---------- DATA LINES ----------
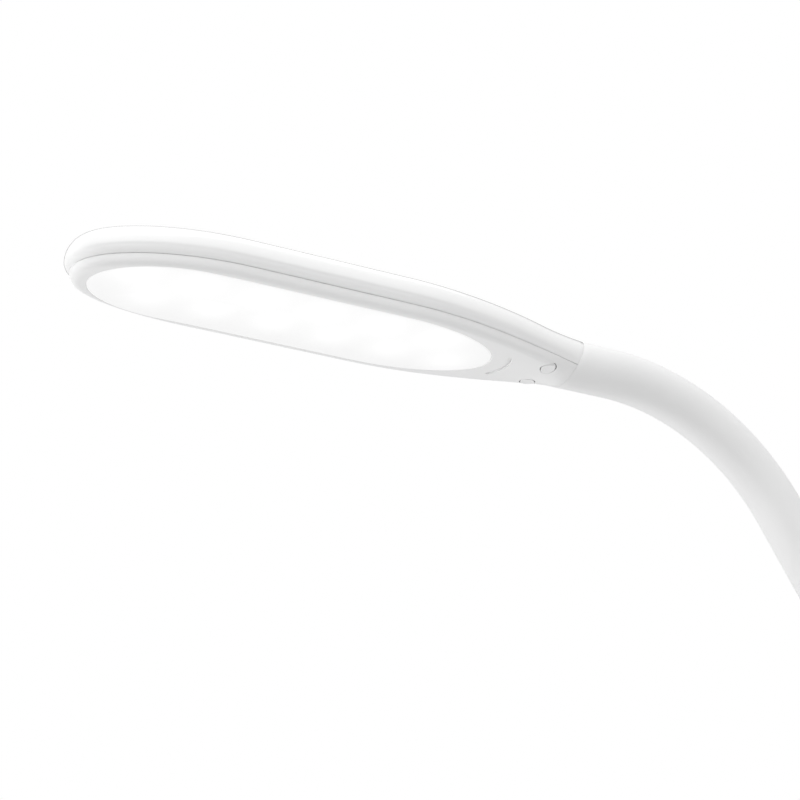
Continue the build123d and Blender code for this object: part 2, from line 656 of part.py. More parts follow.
def jaw_pad():
    """A rubber pad with blind cross grooves in its gripping face, which is at the origin and faces down."""
    width = 2 * CLIP_HALF_WIDTH - 3
    groove_pitch = 4.0
    groove = Box(1.4, width - 9, PAD_THICKNESS)
    pad = Pos(0, 0, PAD_THICKNESS / 2) * Box(PAD_LENGTH, width, PAD_THICKNESS)
    pad = fillet(pad.edges().filter_by(Axis.Z), CORNER_RADIUS - 1)
    for i in (-3, -2, -1, 1, 2, 3):
        pad -= Pos(i * groove_pitch, 0, PAD_GROOVE_DEPTH - PAD_THICKNESS / 2) * groove
    return pad


def lever_profile():
    """Side view of the lower jaw and its handle."""
    low = -BOARD_GAP - PAD_THICKNESS
    back = HANDLE_TIP_X
    return make_face([
        Line((JAW_FRONT_X, low), (JAW_FRONT_X, low - 2.5)),
        ThreePointArc((JAW_FRONT_X, low - 2.5), (-15.5, low - 6.4), (-11, low - LEVER_DEPTH)),
        Line((-11, low - LEVER_DEPTH), (40, low - 12)),
        TangentArc((40, low - 12), (back, low - 17), tangent=(51, -4)),
        ThreePointArc((back, low - 17), (back + 3.4, low - 13.6), (back + 1, low - 10.4)),
        Line((back + 1, low - 10.4), (44, low + 1)),
        Line((44, low + 1), (22, low)),
        Line((22, low), (JAW_FRONT_X, low)),
    ])


def lever_trough():
    """Side view of the room behind the lower pad, open towards the upper jaw."""
    low = -BOARD_GAP - PAD_THICKNESS
    back = HANDLE_TIP_X - 2
    return make_face(Polyline(
        (19, low + 5), (19, low - 7.6), (40, low - 9.4), (back, low - 14), (back, low + 5), close=True
    ))


def lever_hollow():
    """Side view of the closed hollow under the lower pad."""
    high = -BOARD_GAP - PAD_THICKNESS - CLIP_WALL
    front = JAW_FRONT_X + 2 * CLIP_WALL
    return make_face(Polyline(
        (front, high), (front, high - 2.6), (-9, high - 3.6), (16, high - 5.2), (16, high), close=True
    ))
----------
Output all of the data again, exactly.

EXERCISE ANSWER:
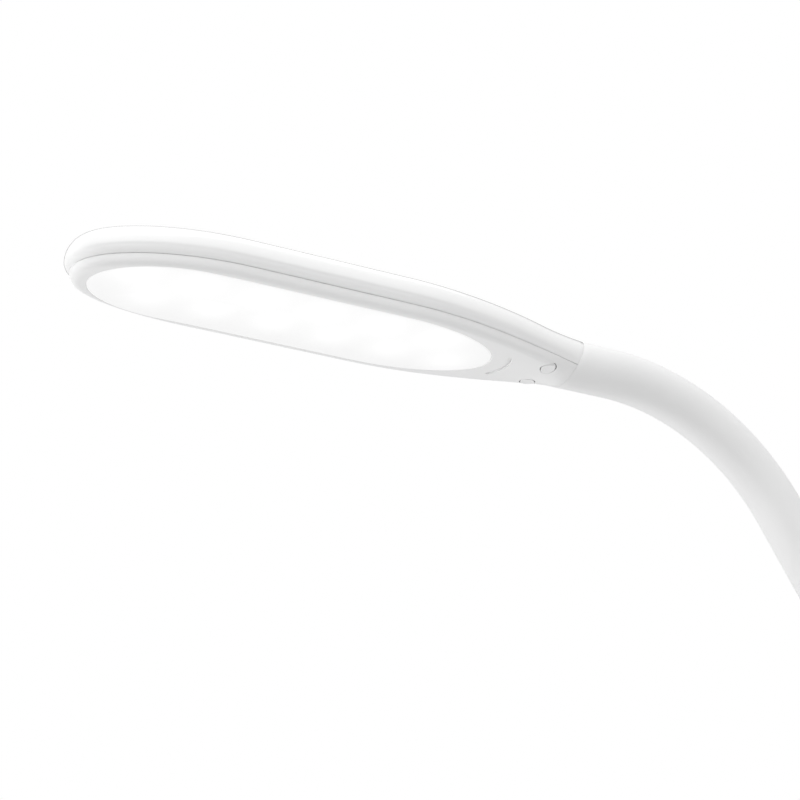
Continue the build123d and Blender code for this object: part 2, from line 656 of part.py. More parts follow.
def jaw_pad():
    """A rubber pad with blind cross grooves in its gripping face, which is at the origin and faces down."""
    width = 2 * CLIP_HALF_WIDTH - 3
    groove_pitch = 4.0
    groove = Box(1.4, width - 9, PAD_THICKNESS)
    pad = Pos(0, 0, PAD_THICKNESS / 2) * Box(PAD_LENGTH, width, PAD_THICKNESS)
    pad = fillet(pad.edges().filter_by(Axis.Z), CORNER_RADIUS - 1)
    for i in (-3, -2, -1, 1, 2, 3):
        pad -= Pos(i * groove_pitch, 0, PAD_GROOVE_DEPTH - PAD_THICKNESS / 2) * groove
    return pad


def lever_profile():
    """Side view of the lower jaw and its handle."""
    low = -BOARD_GAP - PAD_THICKNESS
    back = HANDLE_TIP_X
    return make_face([
        Line((JAW_FRONT_X, low), (JAW_FRONT_X, low - 2.5)),
        ThreePointArc((JAW_FRONT_X, low - 2.5), (-15.5, low - 6.4), (-11, low - LEVER_DEPTH)),
        Line((-11, low - LEVER_DEPTH), (40, low - 12)),
        TangentArc((40, low - 12), (back, low - 17), tangent=(51, -4)),
        ThreePointArc((back, low - 17), (back + 3.4, low - 13.6), (back + 1, low - 10.4)),
        Line((back + 1, low - 10.4), (44, low + 1)),
        Line((44, low + 1), (22, low)),
        Line((22, low), (JAW_FRONT_X, low)),
    ])


def lever_trough():
    """Side view of the room behind the lower pad, open towards the upper jaw."""
    low = -BOARD_GAP - PAD_THICKNESS
    back = HANDLE_TIP_X - 2
    return make_face(Polyline(
        (19, low + 5), (19, low - 7.6), (40, low - 9.4), (back, low - 14), (back, low + 5), close=True
    ))


def lever_hollow():
    """Side view of the closed hollow under the lower pad."""
    high = -BOARD_GAP - PAD_THICKNESS - CLIP_WALL
    front = JAW_FRONT_X + 2 * CLIP_WALL
    return make_face(Polyline(
        (front, high), (front, high - 2.6), (-9, high - 3.6), (16, high - 5.2), (16, high), close=True
    ))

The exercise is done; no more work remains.